§ REQUIRED TASK: Reproduce exactly the section that begins at the line containing "obj.matrix_world = world" and ends at the line containing "PIN_HIGH = part_box(NODE)[1]", both lines included; omit all other lines.

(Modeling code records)

┌──

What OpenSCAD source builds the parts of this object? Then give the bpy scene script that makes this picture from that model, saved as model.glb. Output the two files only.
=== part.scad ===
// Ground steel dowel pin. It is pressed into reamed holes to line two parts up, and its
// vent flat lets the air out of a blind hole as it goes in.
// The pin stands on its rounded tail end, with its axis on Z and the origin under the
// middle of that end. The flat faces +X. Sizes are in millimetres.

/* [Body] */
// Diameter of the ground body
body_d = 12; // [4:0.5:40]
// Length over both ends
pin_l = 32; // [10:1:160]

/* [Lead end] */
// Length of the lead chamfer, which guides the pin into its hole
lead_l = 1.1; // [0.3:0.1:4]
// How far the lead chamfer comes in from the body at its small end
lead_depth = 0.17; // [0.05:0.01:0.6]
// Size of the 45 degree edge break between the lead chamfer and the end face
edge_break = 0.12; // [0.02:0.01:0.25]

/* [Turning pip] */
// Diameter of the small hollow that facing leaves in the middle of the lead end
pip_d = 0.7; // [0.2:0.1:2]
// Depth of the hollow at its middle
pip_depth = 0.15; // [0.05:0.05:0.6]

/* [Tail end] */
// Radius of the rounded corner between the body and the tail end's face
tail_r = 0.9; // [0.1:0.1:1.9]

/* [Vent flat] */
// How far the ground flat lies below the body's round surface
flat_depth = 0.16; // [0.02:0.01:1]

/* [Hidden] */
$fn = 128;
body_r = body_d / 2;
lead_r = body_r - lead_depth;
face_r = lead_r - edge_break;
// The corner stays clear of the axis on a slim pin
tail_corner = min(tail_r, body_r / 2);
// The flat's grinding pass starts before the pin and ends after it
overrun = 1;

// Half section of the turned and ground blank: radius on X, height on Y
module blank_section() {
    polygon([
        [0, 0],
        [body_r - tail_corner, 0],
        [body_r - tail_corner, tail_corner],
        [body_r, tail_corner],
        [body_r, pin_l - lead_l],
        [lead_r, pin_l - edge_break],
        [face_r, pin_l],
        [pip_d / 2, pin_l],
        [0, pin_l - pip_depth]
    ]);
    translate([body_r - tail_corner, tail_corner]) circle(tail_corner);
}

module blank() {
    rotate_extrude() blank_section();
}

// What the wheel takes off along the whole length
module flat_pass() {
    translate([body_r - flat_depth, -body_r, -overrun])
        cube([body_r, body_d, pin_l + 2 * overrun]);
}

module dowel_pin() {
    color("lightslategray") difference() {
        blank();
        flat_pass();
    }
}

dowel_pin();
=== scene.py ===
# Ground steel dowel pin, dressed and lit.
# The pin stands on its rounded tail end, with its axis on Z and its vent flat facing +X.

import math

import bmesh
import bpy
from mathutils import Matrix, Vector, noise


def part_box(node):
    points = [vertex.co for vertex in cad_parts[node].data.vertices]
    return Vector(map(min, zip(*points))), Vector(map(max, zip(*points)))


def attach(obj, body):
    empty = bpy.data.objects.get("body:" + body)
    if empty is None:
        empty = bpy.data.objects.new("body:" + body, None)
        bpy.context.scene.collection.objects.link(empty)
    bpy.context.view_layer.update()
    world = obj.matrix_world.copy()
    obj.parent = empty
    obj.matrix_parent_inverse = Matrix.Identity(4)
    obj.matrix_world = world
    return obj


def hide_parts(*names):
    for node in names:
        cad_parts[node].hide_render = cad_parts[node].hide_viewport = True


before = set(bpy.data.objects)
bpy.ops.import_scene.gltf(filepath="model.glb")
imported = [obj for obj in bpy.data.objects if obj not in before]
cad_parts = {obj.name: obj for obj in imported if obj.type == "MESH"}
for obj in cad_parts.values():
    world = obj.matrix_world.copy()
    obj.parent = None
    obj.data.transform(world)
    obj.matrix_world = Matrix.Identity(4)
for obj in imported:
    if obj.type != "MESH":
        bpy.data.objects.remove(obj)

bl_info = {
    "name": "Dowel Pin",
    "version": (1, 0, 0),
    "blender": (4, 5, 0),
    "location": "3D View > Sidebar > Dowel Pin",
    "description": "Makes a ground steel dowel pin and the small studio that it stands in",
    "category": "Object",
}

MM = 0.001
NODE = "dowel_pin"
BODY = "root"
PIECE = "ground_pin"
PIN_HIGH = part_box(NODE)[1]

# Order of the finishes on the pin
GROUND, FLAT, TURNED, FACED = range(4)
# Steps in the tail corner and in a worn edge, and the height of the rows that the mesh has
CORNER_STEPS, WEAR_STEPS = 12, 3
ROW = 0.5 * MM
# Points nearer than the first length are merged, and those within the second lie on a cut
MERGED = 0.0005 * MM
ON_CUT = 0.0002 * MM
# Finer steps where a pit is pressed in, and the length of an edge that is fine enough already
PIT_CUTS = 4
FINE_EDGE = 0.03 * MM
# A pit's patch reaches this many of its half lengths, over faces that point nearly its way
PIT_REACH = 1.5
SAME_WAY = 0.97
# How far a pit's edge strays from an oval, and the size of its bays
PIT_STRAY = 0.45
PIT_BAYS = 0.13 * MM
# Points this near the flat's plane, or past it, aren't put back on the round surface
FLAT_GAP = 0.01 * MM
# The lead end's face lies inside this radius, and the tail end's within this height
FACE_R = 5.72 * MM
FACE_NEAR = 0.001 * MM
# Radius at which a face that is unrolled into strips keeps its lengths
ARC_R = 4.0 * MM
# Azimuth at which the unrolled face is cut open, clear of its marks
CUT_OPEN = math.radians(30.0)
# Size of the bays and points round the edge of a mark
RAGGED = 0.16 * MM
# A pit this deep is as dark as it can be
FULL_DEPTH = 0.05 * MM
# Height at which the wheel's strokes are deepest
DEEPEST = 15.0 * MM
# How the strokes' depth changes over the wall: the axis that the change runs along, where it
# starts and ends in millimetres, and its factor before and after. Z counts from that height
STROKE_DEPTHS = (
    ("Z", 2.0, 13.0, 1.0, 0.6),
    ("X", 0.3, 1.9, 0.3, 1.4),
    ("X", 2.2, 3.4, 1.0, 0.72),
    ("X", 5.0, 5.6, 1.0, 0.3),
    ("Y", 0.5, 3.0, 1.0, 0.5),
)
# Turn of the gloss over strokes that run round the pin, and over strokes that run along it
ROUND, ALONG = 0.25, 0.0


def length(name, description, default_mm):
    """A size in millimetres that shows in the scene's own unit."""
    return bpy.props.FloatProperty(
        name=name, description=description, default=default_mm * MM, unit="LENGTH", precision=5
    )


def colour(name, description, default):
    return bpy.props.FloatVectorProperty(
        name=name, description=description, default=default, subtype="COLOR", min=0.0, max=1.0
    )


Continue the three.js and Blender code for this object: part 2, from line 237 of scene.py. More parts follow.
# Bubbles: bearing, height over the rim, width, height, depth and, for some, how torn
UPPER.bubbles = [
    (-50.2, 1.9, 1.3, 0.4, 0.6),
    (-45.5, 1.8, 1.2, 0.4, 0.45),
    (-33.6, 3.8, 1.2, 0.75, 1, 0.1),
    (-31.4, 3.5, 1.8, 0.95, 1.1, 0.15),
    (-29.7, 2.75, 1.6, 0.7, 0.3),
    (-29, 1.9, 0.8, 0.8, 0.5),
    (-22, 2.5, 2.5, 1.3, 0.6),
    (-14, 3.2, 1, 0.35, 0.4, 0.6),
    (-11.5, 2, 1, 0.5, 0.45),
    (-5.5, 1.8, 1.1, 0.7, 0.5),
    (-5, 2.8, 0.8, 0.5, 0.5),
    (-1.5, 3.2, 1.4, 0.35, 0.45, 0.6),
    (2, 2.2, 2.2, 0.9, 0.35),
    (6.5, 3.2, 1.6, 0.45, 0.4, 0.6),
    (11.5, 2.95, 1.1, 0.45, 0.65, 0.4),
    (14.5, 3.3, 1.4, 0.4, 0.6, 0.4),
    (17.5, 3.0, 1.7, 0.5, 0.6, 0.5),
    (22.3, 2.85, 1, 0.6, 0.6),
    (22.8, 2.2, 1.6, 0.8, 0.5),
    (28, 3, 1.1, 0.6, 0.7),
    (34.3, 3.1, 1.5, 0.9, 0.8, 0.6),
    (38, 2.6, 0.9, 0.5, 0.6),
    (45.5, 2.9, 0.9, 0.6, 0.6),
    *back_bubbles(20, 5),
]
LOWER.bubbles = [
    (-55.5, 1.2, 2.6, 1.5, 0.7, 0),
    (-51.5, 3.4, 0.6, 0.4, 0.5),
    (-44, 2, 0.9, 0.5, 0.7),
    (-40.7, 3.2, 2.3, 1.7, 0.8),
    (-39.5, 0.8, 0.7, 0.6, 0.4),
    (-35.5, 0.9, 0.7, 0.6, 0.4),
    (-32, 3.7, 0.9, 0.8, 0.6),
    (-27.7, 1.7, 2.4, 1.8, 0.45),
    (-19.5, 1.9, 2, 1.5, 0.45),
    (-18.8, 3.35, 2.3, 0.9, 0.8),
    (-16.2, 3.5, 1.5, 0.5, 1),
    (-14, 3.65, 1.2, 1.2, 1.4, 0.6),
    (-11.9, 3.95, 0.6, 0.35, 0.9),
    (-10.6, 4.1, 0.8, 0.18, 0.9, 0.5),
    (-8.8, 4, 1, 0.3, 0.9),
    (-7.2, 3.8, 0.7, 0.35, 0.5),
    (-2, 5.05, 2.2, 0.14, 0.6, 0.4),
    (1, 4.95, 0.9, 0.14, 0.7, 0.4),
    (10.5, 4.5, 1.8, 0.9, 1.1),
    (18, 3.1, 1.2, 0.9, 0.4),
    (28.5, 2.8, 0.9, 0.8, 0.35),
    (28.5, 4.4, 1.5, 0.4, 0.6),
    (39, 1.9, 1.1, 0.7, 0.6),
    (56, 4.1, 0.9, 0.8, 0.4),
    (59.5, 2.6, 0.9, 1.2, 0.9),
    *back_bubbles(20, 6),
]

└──

§ COMPLETE ANSWER:
    obj.matrix_world = world
    return obj


def hide_parts(*names):
    for node in names:
        cad_parts[node].hide_render = cad_parts[node].hide_viewport = True


before = set(bpy.data.objects)
bpy.ops.import_scene.gltf(filepath="model.glb")
imported = [obj for obj in bpy.data.objects if obj not in before]
cad_parts = {obj.name: obj for obj in imported if obj.type == "MESH"}
for obj in cad_parts.values():
    world = obj.matrix_world.copy()
    obj.parent = None
    obj.data.transform(world)
    obj.matrix_world = Matrix.Identity(4)
for obj in imported:
    if obj.type != "MESH":
        bpy.data.objects.remove(obj)

bl_info = {
    "name": "Dowel Pin",
    "version": (1, 0, 0),
    "blender": (4, 5, 0),
    "location": "3D View > Sidebar > Dowel Pin",
    "description": "Makes a ground steel dowel pin and the small studio that it stands in",
    "category": "Object",
}

MM = 0.001
NODE = "dowel_pin"
BODY = "root"
PIECE = "ground_pin"
PIN_HIGH = part_box(NODE)[1]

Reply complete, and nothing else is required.